* _Problem details_
What lines of the data hold the string "bends"? Pull each one out.

+===+

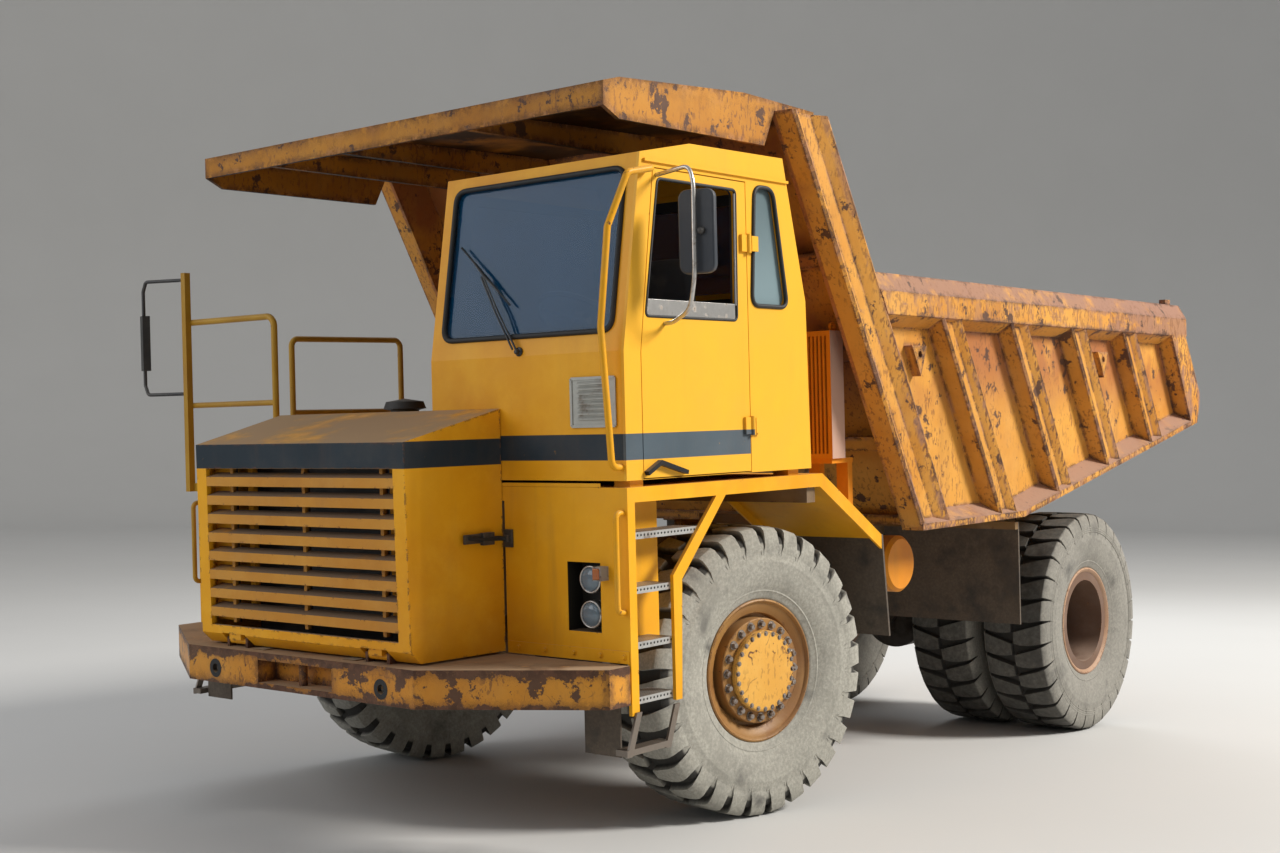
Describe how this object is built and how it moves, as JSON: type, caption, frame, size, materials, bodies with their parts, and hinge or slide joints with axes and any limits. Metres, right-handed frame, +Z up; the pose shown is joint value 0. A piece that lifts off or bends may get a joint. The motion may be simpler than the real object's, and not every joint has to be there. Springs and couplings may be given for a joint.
{
  "type": "dump truck",
  "caption": "Rigid quarry dump truck with a half-width cab, a tilting nose, twin rear wheels and a tipping steel body with a cab canopy.",
  "frame": {"origin": "on the ground under the middle of the truck's overall box", "axes": "+Y towards the rear of the truck, +X towards the truck's left side where the cab stands, +Z up"},
  "size_m": [4.1617, 7.9323, 3.9511],
  "materials": {
    "cab_paint": "satin, sun-faded yellow with a dark blue band",
    "body_paint": "dusty yellow with brown chips and rust",
    "frame_paint": "dusty, oily",
    "dark_steel": "dusty",
    "bare_steel": "worn",
    "rim_paint": "rusty and dusty",
    "black_paint": "satin black",
    "tyre_rubber": "dusty",
    "black_rubber": "dusty",
    "glass": "dusty clear",
    "lamp": "dusty",
    "trim_plastic": "worn",
    "seat_fabric": "worn",
    "white_paint": "dusty light grey"
  },
  "bodies": {
    "chassis": {"frame": "frame_paint", "cross_members": "frame_paint", "bumper": "body_paint", "radiator": "black_paint", "engine": "frame_paint", "engine_cover": "cab_paint", "driveline": "dark_steel", "fender_left": "cab_paint", "fender_right": "cab_paint", "steps": "bare_steel", "lamps": "lamp", "cab": "cab_paint", "cab_roof": "cab_paint", "cab_glass": "glass", "seat": "seat_fabric", "dashboard": "trim_plastic", "mirror_right": "black_paint", "handrails": "black_paint", "wiper": "black_paint", "air_cleaner": "trim_plastic", "oil_cooler": "black_paint", "battery_box": "white_paint", "tanks": "body_paint", "rubber_flaps": "black_rubber", "front_axle": "dark_steel", "springs": "dark_steel", "rear_axle": "dark_steel"},
    "door": {"door": "cab_paint", "door_glass": "glass", "mirror_left": "black_paint"},
    "nose": {"nose": "cab_paint", "grille": "cab_paint"},
    "bed": {"body_floor": "body_paint", "body_sills": "body_paint", "body_side_left": "body_paint", "body_side_right": "body_paint", "body_front": "body_paint", "canopy": "body_paint"},
    "hoist_barrels": {"hoist_barrels": "body_paint"},
    "hoist_rods": {"hoist_rods": "lamp"},
    "steer_left": {"knuckle_left": "dark_steel"},
    "steer_right": {"knuckle_right": "dark_steel"},
    "tie_rod": {"tie_rod": "dark_steel"},
    "wheel_front_left": {"tyre_front_left": "tyre_rubber", "rim_front_left": "rim_paint"},
    "wheel_front_right": {"tyre_front_right": "tyre_rubber", "rim_front_right": "rim_paint"},
    "wheel_rear_left": {"tyres_rear_left": "tyre_rubber", "rims_rear_left": "rim_paint"},
    "wheel_rear_right": {"tyres_rear_right": "tyre_rubber", "rims_rear_right": "rim_paint"}
  },
  "joints": [
    {"name": "bed_lift", "type": "hinge", "parent": "chassis", "child": "bed", "pos_m": [0, 2.76601, 1.59262], "axis": [-1, 0, 0], "range_deg": [0, 55]},
    {"name": "hoist_tilt", "type": "hinge", "parent": "chassis", "child": "hoist_barrels", "pos_m": [0, 0.93675, 1.07734], "axis": [1, 0, 0], "range_deg": [-0.1, 9.52]},
    {"name": "hoist_slide", "type": "slide", "parent": "hoist_barrels", "child": "hoist_rods", "axis": [0, 0.8304, 0.5572], "range_m": [-0.001, 0.805]},
    {"name": "steer_left", "type": "hinge", "parent": "chassis", "child": "steer_left", "pos_m": [1.06, -1.85381, 0.8], "axis": [0, -0.0436, 0.999], "range_deg": [-28, 48]},
    {"name": "steer_right", "type": "hinge", "parent": "chassis", "child": "steer_right", "pos_m": [-1.06, -1.85381, 0.8], "axis": [0, -0.0436, 0.999], "range_deg": [-28.1, 48.1]},
    {"name": "tie_rod_pivot", "type": "hinge", "parent": "steer_left", "child": "tie_rod", "pos_m": [1.00898, -1.5046, 0.69013], "axis": [0, -0.0436, 0.999], "range_deg": [-48.1, 28.1]},
    {"name": "wheel_front_left_spin", "type": "hinge", "parent": "steer_left", "child": "wheel_front_left", "pos_m": [1.31999, -1.89961, 0.798], "axis": [0.9848, -0.1735, -0.0076], "continuous": true},
    {"name": "wheel_front_right_spin", "type": "hinge", "parent": "steer_right", "child": "wheel_front_right", "pos_m": [-1.31999, -1.80801, 0.802], "axis": [0.9848, -0.1735, -0.0076], "continuous": true},
    {"name": "wheel_rear_left_spin", "type": "hinge", "parent": "chassis", "child": "wheel_rear_left", "pos_m": [1.065, 2.15, 0.8], "axis": [1, 0, 0], "continuous": true},
    {"name": "wheel_rear_right_spin", "type": "hinge", "parent": "chassis", "child": "wheel_rear_right", "pos_m": [-1.065, 2.15, 0.8], "axis": [1, 0, 0], "continuous": true},
    {"name": "door_swing", "type": "hinge", "parent": "chassis", "child": "door", "pos_m": [1.747, -2.34223, 2.65582], "axis": [0, -0.0436, 0.999], "range_deg": [0, 85]},
    {"name": "nose_tilt", "type": "hinge", "parent": "chassis", "child": "nose", "pos_m": [0, -3.85796, 0.96609], "axis": [1, 0, 0], "range_deg": [0, 60]}
  ],
  "couplings": [
    {"joint": "hoist_tilt", "follows": "bed_lift", "ratio": 0.1695},
    {"joint": "hoist_slide", "follows": "bed_lift", "m_per_rad": 0.83653},
    {"joint": "steer_right", "follows": "steer_left", "ratio": 1},
    {"joint": "tie_rod_pivot", "follows": "steer_left", "ratio": -1}
  ]
}
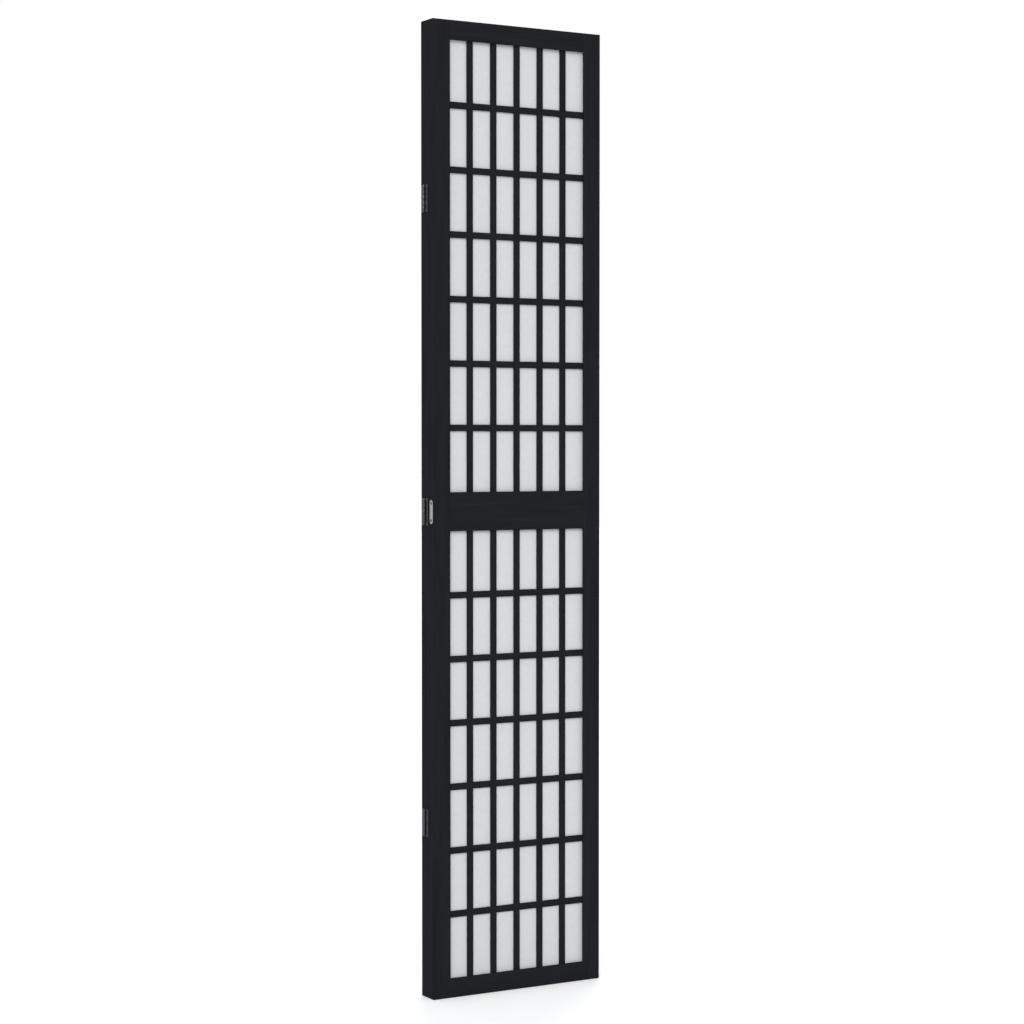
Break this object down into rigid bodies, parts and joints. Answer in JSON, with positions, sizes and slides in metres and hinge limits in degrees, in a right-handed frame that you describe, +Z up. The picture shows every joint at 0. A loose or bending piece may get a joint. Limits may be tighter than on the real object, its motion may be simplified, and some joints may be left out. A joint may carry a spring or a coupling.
{
  "type": "folding screen",
  "caption": "Freestanding folding room screen: hinged black wooden lattice panels backed with translucent white paper, shown folded flat.",
  "frame": {"origin": "on the floor, under the middle of the folded stack of panels", "axes": "+Z up, X across the panels' width, the front panel faces -Y, at rest the screen is folded flat"},
  "size_m": [0.37, 0.0456, 1.8],
  "materials": {
    "frame_wood": "black painted wood, satin, with a faint grain",
    "lattice_wood": "black painted wood bars, satin",
    "shoji_paper": "matt white fibrous screen paper that lets light through",
    "dowel_wood": "bare beech",
    "hinge_steel": "dark plated steel, satin",
    "hinge_pins": "dark plated steel, smooth",
    "dark_screws": "black plated steel, cross recess heads",
    "bright_plate": "zinc plated steel"
  },
  "bodies": {
    "centre_panel": {"centre_upper_left_stile": "frame_wood", "centre_upper_right_stile": "frame_wood", "centre_lower_left_stile": "frame_wood", "centre_lower_right_stile": "frame_wood", "centre_top_rail": "frame_wood", "centre_upper_middle_rail": "frame_wood", "centre_lower_middle_rail": "frame_wood", "centre_bottom_rail": "frame_wood", "centre_upper_face_lattice": "lattice_wood", "centre_upper_back_lattice": "lattice_wood", "centre_lower_face_lattice": "lattice_wood", "centre_lower_back_lattice": "lattice_wood", "centre_upper_paper": "shoji_paper", "centre_lower_paper": "shoji_paper", "centre_dowels": "dowel_wood", "centre_right_hinge_leaves": "hinge_steel", "centre_left_hinge_leaves": "hinge_steel", "right_hinge_pins": "hinge_pins", "left_hinge_pins": "hinge_pins", "centre_right_hinge_screws": "dark_screws", "centre_left_hinge_screws": "dark_screws"},
    "front_panel": {"front_upper_left_stile": "frame_wood", "front_upper_right_stile": "frame_wood", "front_lower_left_stile": "frame_wood", "front_lower_right_stile": "frame_wood", "front_top_rail": "frame_wood", "front_upper_middle_rail": "frame_wood", "front_lower_middle_rail": "frame_wood", "front_bottom_rail": "frame_wood", "front_upper_face_lattice": "lattice_wood", "front_upper_back_lattice": "lattice_wood", "front_lower_face_lattice": "lattice_wood", "front_lower_back_lattice": "lattice_wood", "front_upper_paper": "shoji_paper", "front_lower_paper": "shoji_paper", "front_dowels": "dowel_wood", "front_hinge_leaves": "hinge_steel", "front_hinge_screws": "dark_screws", "front_joining_plate": "bright_plate", "front_plate_screws": "dark_screws"},
    "rear_panel": {"rear_upper_left_stile": "frame_wood", "rear_upper_right_stile": "frame_wood", "rear_lower_left_stile": "frame_wood", "rear_lower_right_stile": "frame_wood", "rear_top_rail": "frame_wood", "rear_upper_middle_rail": "frame_wood", "rear_lower_middle_rail": "frame_wood", "rear_bottom_rail": "frame_wood", "rear_upper_face_lattice": "lattice_wood", "rear_upper_back_lattice": "lattice_wood", "rear_lower_face_lattice": "lattice_wood", "rear_lower_back_lattice": "lattice_wood", "rear_upper_paper": "shoji_paper", "rear_lower_paper": "shoji_paper", "rear_dowels": "dowel_wood", "rear_hinge_leaves": "hinge_steel", "rear_hinge_screws": "dark_screws", "rear_joining_plate": "bright_plate", "rear_plate_screws": "dark_screws"}
  },
  "joints": [
    {"name": "front_fold", "type": "hinge", "parent": "centre_panel", "child": "front_panel", "pos_m": [0.1826, -0.00765, 0.9], "axis": [0, 0, 1], "range_deg": [0, 180]},
    {"name": "rear_fold", "type": "hinge", "parent": "centre_panel", "child": "rear_panel", "pos_m": [-0.1826, 0.00765, 0.9], "axis": [0, 0, 1], "range_deg": [0, 180]}
  ]
}
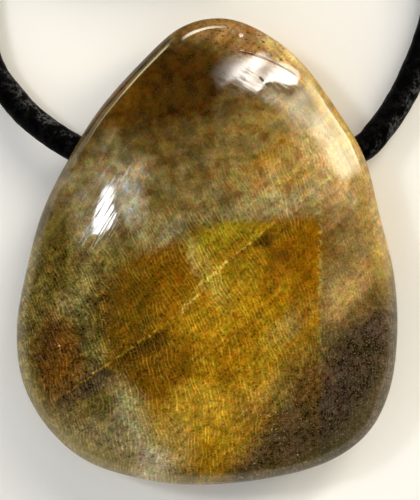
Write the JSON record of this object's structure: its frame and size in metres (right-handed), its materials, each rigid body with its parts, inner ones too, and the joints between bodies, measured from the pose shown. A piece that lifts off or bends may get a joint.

+===+

* _Solution below_
Describe how this object is built and how it moves, as JSON: type, caption, frame, size, materials, bodies with their parts, and hinge or slide joints with axes and any limits. Metres, right-handed frame, +Z up; the pose shown is joint value 0. A piece that lifts off or bends may get a joint. The motion may be simpler than the real object's, and not every joint has to be there. Springs and couplings may be given for a joint.
Write the JSON record of this object's structure: its frame and size in metres (right-handed), its materials, each rigid body with its parts, inner ones too, and the joints between bodies, measured from the pose shown. A piece that lifts off or bends may get a joint.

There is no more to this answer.